▶ [EXERCISE OBJECTIVE]
Copy out exactly the lines from the start of the data to the line containing "steps: straight pieces". Include both.

* BEGIN SOURCE EXCERPT *

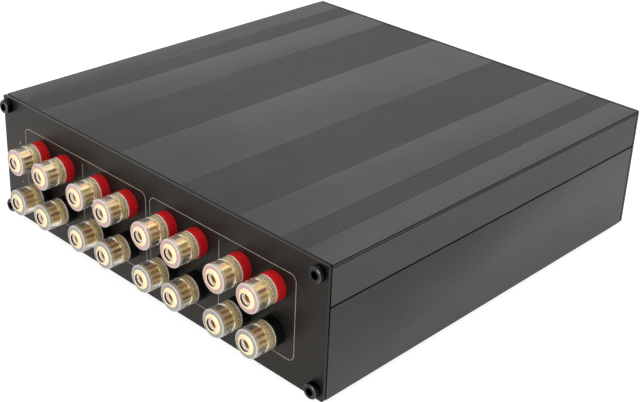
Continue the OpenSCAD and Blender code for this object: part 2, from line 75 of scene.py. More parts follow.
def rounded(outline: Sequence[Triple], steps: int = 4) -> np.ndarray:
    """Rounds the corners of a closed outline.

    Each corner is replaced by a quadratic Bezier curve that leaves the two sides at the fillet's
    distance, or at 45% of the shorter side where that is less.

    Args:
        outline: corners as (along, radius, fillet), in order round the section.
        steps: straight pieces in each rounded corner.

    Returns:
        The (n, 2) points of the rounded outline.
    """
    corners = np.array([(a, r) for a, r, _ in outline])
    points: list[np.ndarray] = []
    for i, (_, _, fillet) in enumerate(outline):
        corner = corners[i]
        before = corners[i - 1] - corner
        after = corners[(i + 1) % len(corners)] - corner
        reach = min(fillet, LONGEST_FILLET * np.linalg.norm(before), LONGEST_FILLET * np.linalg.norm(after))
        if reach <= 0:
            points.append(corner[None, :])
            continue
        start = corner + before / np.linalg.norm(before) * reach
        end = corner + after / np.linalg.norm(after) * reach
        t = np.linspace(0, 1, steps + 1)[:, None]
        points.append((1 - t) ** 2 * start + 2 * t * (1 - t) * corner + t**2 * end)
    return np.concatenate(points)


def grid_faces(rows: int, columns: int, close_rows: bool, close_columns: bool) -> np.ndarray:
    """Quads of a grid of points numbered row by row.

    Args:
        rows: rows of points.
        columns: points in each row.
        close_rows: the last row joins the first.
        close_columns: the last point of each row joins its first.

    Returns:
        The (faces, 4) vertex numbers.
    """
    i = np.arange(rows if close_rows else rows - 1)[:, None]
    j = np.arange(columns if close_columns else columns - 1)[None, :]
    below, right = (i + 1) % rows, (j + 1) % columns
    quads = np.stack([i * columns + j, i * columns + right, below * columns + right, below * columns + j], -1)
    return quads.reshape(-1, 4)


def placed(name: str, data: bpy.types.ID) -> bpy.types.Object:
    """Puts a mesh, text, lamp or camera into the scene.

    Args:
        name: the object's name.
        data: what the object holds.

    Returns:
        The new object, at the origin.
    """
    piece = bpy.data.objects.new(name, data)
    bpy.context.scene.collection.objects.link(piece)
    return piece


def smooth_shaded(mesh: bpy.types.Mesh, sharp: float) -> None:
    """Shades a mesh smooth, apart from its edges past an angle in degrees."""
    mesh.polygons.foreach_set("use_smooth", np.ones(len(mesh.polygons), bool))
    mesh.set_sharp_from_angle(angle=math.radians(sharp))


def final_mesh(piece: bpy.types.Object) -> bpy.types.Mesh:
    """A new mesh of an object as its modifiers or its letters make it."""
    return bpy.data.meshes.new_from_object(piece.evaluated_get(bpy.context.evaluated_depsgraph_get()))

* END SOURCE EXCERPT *

▶ [TASK RESPONSE]
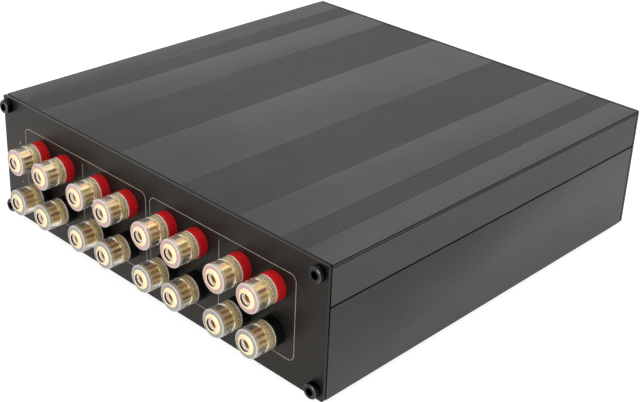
Continue the OpenSCAD and Blender code for this object: part 2, from line 75 of scene.py. More parts follow.
def rounded(outline: Sequence[Triple], steps: int = 4) -> np.ndarray:
    """Rounds the corners of a closed outline.

    Each corner is replaced by a quadratic Bezier curve that leaves the two sides at the fillet's
    distance, or at 45% of the shorter side where that is less.

    Args:
        outline: corners as (along, radius, fillet), in order round the section.
        steps: straight pieces in each rounded corner.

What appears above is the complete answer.